Return the first line, the line containing "MOST_TRIANGLES = 190000", and every line between them, exactly as they stand.

Given information
• • • • • • •
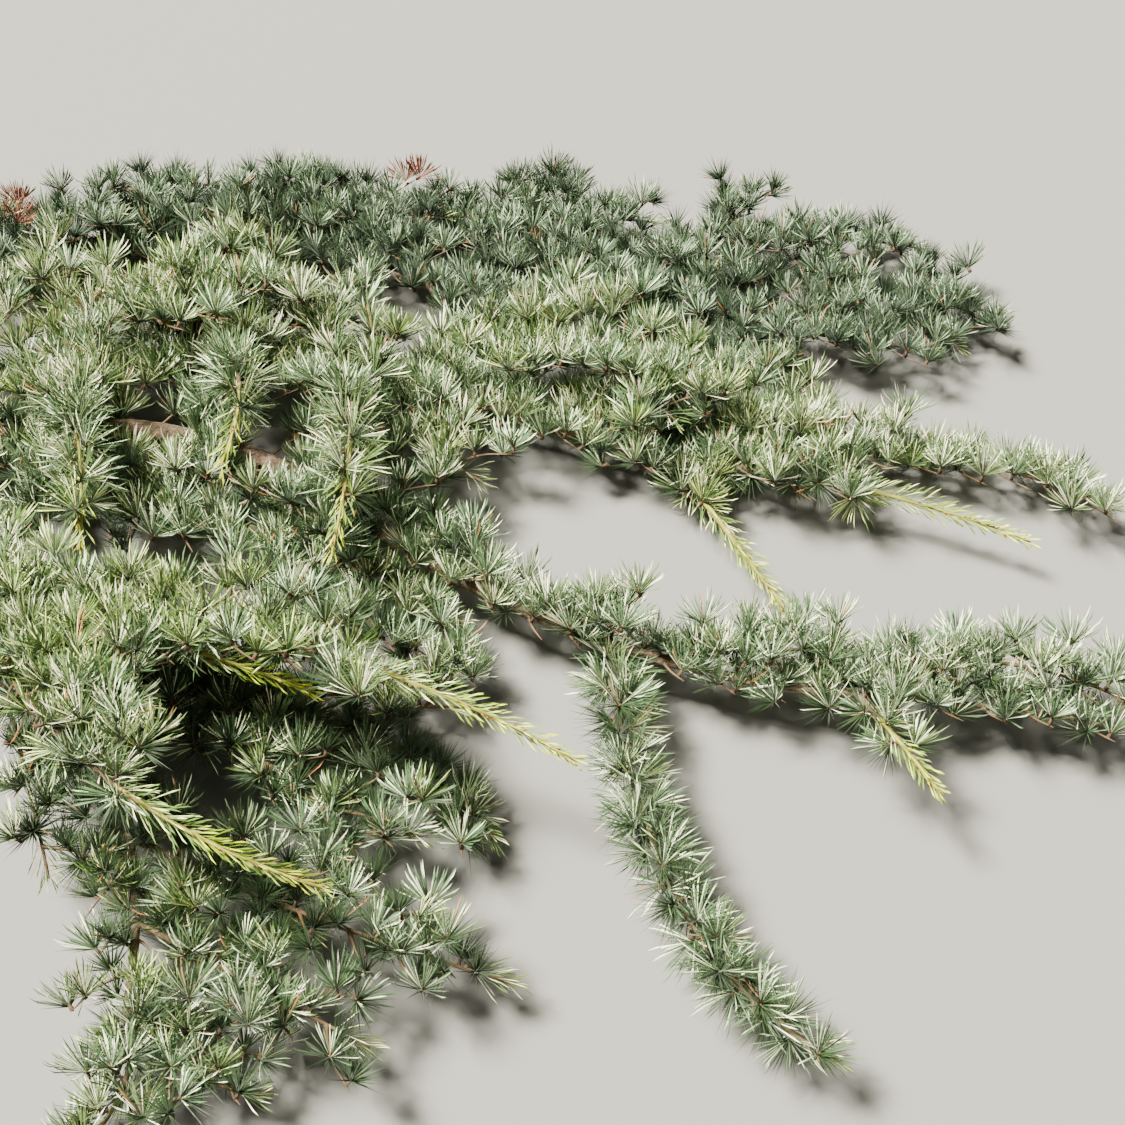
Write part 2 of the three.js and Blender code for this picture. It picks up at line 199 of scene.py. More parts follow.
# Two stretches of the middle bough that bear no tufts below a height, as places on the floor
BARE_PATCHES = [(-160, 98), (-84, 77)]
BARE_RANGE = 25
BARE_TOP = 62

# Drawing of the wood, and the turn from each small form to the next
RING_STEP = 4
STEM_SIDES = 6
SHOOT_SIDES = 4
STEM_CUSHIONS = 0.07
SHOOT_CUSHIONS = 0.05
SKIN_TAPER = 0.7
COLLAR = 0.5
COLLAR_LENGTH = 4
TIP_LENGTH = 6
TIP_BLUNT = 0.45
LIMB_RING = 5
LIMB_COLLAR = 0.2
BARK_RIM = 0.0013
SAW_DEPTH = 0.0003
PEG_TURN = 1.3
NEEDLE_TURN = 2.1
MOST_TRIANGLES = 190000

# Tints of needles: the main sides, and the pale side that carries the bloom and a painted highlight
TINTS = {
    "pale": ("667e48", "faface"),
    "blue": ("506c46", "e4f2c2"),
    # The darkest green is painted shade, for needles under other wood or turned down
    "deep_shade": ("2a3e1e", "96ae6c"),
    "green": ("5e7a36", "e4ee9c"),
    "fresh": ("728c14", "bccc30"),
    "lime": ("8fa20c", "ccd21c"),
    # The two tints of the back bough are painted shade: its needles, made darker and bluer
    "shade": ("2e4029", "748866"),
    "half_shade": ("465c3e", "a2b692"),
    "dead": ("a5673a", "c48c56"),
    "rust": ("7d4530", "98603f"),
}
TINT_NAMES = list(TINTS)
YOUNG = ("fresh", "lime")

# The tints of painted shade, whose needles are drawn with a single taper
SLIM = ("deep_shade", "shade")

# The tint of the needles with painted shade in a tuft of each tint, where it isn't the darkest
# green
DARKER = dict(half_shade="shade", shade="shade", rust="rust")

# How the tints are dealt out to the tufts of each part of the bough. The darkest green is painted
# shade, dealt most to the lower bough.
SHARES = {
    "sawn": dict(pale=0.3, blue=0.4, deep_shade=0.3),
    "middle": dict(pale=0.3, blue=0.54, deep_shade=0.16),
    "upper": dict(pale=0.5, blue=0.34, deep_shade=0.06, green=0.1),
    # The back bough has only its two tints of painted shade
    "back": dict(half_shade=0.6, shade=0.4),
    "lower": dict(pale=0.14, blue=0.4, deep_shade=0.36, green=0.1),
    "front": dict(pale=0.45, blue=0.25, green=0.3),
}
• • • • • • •
Problem solution
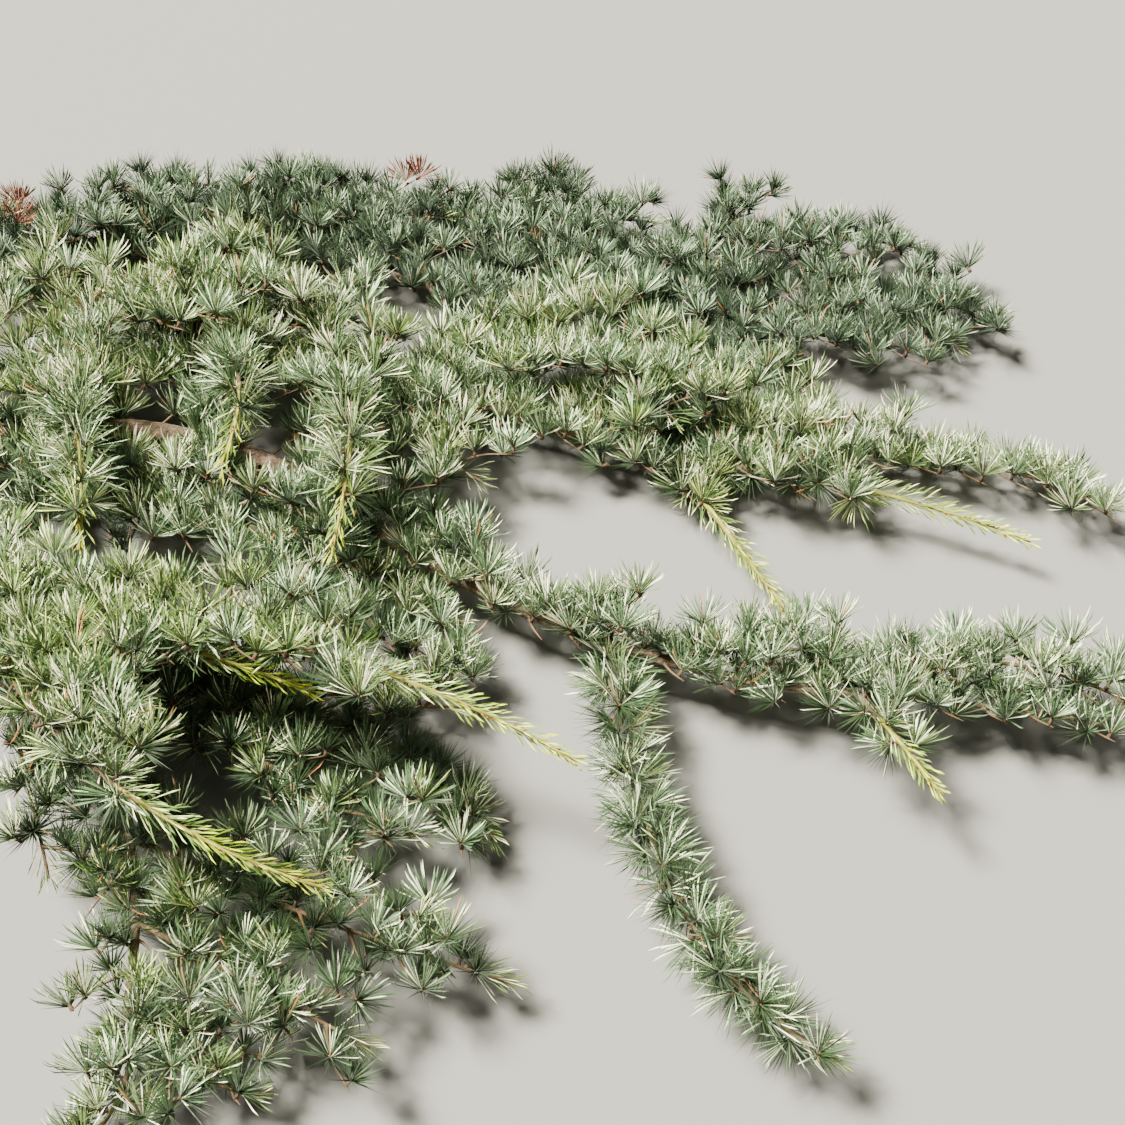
Write part 2 of the three.js and Blender code for this picture. It picks up at line 199 of scene.py. More parts follow.
# Two stretches of the middle bough that bear no tufts below a height, as places on the floor
BARE_PATCHES = [(-160, 98), (-84, 77)]
BARE_RANGE = 25
BARE_TOP = 62

# Drawing of the wood, and the turn from each small form to the next
RING_STEP = 4
STEM_SIDES = 6
SHOOT_SIDES = 4
STEM_CUSHIONS = 0.07
SHOOT_CUSHIONS = 0.05
SKIN_TAPER = 0.7
COLLAR = 0.5
COLLAR_LENGTH = 4
TIP_LENGTH = 6
TIP_BLUNT = 0.45
LIMB_RING = 5
LIMB_COLLAR = 0.2
BARK_RIM = 0.0013
SAW_DEPTH = 0.0003
PEG_TURN = 1.3
NEEDLE_TURN = 2.1
MOST_TRIANGLES = 190000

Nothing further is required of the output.